SOURCE DATA:
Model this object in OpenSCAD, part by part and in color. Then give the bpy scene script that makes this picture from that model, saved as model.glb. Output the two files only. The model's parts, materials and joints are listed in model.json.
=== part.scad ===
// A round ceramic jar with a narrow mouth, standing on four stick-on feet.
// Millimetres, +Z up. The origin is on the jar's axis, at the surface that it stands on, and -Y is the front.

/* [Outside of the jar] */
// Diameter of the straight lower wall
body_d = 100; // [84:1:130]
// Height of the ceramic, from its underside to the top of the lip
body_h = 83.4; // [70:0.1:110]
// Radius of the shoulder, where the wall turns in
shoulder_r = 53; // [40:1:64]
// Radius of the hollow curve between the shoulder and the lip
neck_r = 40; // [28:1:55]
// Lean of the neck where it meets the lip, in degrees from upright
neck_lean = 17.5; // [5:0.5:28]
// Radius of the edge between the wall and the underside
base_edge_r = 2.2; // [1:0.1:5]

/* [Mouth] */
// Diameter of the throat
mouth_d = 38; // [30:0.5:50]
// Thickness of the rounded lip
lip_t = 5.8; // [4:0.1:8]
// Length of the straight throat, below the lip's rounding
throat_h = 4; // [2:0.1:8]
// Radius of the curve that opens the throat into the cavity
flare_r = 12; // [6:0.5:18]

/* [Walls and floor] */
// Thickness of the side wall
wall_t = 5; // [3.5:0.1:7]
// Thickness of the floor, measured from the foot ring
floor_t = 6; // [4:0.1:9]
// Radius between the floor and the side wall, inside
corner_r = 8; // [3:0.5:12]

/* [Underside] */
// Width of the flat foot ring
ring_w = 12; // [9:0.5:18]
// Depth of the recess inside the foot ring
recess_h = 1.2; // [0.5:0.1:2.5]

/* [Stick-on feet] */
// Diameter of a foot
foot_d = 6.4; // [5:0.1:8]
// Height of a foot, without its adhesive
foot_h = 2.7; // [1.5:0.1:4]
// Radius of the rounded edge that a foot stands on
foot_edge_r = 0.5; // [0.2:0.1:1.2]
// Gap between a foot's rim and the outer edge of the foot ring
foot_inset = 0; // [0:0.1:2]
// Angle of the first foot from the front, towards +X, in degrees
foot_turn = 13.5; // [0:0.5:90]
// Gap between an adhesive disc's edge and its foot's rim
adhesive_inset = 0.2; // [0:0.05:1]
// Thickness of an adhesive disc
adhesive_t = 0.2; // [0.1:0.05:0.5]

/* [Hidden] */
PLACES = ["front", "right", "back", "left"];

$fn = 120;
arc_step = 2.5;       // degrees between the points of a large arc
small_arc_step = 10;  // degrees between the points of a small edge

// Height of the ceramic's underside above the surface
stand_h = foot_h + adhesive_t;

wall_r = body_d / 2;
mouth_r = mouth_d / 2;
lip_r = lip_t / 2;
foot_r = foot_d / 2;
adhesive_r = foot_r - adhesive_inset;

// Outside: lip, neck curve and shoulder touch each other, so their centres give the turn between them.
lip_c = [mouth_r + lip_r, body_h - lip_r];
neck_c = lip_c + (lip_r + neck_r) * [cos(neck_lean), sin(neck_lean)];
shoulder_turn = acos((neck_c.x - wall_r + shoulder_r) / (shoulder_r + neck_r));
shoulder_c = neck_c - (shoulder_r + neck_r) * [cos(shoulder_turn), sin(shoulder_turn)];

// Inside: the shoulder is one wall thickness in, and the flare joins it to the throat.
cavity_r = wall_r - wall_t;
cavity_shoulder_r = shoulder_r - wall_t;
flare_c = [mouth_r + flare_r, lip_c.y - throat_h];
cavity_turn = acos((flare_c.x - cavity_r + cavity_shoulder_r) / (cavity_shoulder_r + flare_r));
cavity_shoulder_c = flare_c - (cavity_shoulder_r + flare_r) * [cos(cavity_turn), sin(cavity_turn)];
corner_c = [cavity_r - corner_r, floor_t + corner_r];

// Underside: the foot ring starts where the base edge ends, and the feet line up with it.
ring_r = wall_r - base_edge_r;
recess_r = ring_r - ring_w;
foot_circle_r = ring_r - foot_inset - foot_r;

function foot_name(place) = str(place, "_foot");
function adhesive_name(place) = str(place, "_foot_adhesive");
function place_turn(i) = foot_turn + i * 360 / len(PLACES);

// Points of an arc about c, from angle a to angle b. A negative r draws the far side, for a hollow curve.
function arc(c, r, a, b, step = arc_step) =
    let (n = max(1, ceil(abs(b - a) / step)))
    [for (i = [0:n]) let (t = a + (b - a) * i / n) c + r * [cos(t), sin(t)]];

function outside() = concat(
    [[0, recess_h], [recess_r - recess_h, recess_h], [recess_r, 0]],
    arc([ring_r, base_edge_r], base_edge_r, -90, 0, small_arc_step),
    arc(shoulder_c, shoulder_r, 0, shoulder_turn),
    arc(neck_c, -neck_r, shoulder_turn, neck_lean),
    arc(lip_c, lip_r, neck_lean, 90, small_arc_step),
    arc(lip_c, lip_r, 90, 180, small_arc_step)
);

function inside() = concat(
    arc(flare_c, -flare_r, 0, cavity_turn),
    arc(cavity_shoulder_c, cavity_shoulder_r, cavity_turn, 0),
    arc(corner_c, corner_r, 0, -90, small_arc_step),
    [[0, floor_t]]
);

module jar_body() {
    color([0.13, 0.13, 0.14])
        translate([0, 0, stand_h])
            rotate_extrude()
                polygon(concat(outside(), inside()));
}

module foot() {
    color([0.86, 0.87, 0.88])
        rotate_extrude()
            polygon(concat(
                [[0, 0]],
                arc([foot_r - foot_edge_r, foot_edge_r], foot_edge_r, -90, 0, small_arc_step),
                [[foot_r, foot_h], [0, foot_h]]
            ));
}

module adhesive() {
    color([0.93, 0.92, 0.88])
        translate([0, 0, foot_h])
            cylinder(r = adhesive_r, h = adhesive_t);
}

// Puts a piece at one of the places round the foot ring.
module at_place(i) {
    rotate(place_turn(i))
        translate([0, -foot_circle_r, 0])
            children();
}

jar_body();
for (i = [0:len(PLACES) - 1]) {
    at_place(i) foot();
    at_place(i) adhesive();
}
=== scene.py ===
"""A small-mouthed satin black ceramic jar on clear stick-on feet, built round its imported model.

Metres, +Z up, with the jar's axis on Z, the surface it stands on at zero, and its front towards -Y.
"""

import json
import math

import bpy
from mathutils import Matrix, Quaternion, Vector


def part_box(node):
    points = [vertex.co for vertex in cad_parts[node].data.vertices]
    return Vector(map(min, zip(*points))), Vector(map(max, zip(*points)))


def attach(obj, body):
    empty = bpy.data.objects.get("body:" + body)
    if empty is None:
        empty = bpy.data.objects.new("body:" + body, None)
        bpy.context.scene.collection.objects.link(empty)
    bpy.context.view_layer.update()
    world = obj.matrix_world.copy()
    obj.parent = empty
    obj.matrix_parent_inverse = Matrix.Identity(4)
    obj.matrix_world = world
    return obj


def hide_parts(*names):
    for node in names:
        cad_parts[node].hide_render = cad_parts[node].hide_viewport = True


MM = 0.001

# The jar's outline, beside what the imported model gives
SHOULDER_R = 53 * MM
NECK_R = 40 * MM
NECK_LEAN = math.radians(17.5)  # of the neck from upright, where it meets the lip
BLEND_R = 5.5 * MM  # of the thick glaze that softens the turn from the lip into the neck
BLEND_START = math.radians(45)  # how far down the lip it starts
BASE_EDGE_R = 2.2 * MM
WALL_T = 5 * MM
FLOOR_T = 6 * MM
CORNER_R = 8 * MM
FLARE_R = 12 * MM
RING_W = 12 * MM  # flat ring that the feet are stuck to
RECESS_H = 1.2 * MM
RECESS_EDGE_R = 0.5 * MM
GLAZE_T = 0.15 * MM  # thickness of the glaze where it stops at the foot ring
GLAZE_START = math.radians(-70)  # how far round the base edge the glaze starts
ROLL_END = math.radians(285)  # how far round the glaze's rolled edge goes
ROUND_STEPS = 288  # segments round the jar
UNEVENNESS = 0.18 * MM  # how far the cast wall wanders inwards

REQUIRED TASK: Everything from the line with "the foot ring." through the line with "for node in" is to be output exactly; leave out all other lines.

TASK ANSWER:
// Puts a piece at one of the places round the foot ring.
module at_place(i) {
    rotate(place_turn(i))
        translate([0, -foot_circle_r, 0])
            children();
}

jar_body();
for (i = [0:len(PLACES) - 1]) {
    at_place(i) foot();
    at_place(i) adhesive();
}
=== scene.py ===
"""A small-mouthed satin black ceramic jar on clear stick-on feet, built round its imported model.

Metres, +Z up, with the jar's axis on Z, the surface it stands on at zero, and its front towards -Y.
"""

import json
import math

import bpy
from mathutils import Matrix, Quaternion, Vector


def part_box(node):
    points = [vertex.co for vertex in cad_parts[node].data.vertices]
    return Vector(map(min, zip(*points))), Vector(map(max, zip(*points)))


def attach(obj, body):
    empty = bpy.data.objects.get("body:" + body)
    if empty is None:
        empty = bpy.data.objects.new("body:" + body, None)
        bpy.context.scene.collection.objects.link(empty)
    bpy.context.view_layer.update()
    world = obj.matrix_world.copy()
    obj.parent = empty
    obj.matrix_parent_inverse = Matrix.Identity(4)
    obj.matrix_world = world
    return obj


def hide_parts(*names):
    for node in names:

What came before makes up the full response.